Task
Every line of the data that contains the string "behind" must be copied.

Material provided
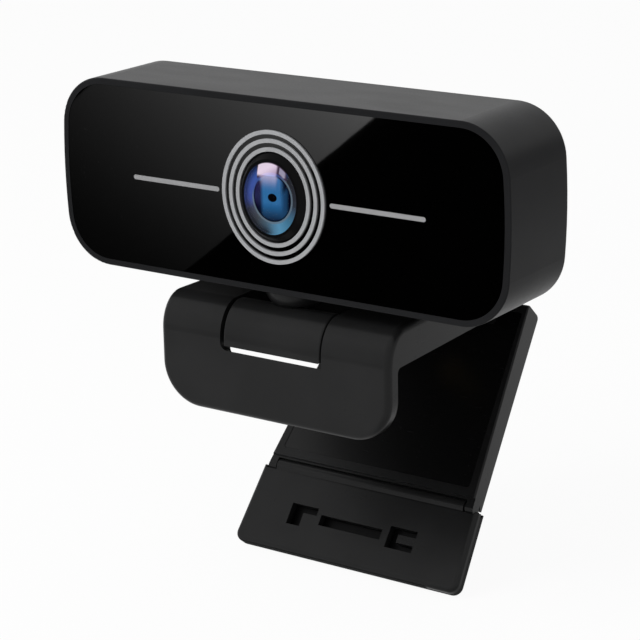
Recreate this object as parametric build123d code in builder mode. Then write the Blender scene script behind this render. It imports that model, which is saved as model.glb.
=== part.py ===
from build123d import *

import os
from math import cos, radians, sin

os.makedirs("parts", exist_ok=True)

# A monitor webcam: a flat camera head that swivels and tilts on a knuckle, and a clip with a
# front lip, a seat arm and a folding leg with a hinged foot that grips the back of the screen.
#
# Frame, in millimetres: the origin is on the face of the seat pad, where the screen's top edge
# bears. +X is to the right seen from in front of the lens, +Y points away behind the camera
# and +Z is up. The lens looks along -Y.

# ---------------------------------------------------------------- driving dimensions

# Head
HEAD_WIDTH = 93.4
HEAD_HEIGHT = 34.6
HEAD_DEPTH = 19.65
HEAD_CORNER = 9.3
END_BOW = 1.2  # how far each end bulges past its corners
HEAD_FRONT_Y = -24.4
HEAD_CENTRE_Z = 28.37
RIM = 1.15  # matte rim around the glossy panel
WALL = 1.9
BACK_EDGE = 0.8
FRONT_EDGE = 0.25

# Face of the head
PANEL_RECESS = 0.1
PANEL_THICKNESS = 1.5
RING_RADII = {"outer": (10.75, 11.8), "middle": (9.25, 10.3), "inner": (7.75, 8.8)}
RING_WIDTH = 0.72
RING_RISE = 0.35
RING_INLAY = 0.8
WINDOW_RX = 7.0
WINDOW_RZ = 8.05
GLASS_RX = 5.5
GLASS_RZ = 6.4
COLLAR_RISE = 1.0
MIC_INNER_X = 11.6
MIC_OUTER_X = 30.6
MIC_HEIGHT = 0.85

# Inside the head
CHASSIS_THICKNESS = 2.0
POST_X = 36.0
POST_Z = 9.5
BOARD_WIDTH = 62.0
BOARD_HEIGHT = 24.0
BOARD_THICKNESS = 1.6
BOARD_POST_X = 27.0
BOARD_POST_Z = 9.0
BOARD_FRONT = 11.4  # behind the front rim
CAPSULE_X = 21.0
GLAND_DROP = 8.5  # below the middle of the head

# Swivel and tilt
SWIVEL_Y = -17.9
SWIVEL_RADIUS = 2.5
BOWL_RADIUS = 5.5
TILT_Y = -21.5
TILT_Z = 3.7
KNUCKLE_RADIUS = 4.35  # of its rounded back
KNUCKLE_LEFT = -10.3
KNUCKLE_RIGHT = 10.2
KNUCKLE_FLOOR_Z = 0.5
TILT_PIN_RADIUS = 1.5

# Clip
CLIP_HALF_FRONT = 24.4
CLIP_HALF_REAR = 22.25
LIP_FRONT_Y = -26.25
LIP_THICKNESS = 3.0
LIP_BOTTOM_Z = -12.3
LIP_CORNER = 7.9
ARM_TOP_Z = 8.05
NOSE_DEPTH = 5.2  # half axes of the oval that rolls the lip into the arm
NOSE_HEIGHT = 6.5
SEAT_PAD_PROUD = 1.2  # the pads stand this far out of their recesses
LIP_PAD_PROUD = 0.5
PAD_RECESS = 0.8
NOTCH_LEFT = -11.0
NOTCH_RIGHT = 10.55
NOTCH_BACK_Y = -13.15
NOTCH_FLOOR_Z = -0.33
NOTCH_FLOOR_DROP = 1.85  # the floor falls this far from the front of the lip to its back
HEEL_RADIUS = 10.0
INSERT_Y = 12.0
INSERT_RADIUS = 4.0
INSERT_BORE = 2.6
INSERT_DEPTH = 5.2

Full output
Recreate this object as parametric build123d code in builder mode. Then write the Blender scene script behind this render. It imports that model, which is saved as model.glb.
# bears. +X is to the right seen from in front of the lens, +Y points away behind the camera
BOARD_FRONT = 11.4  # behind the front rim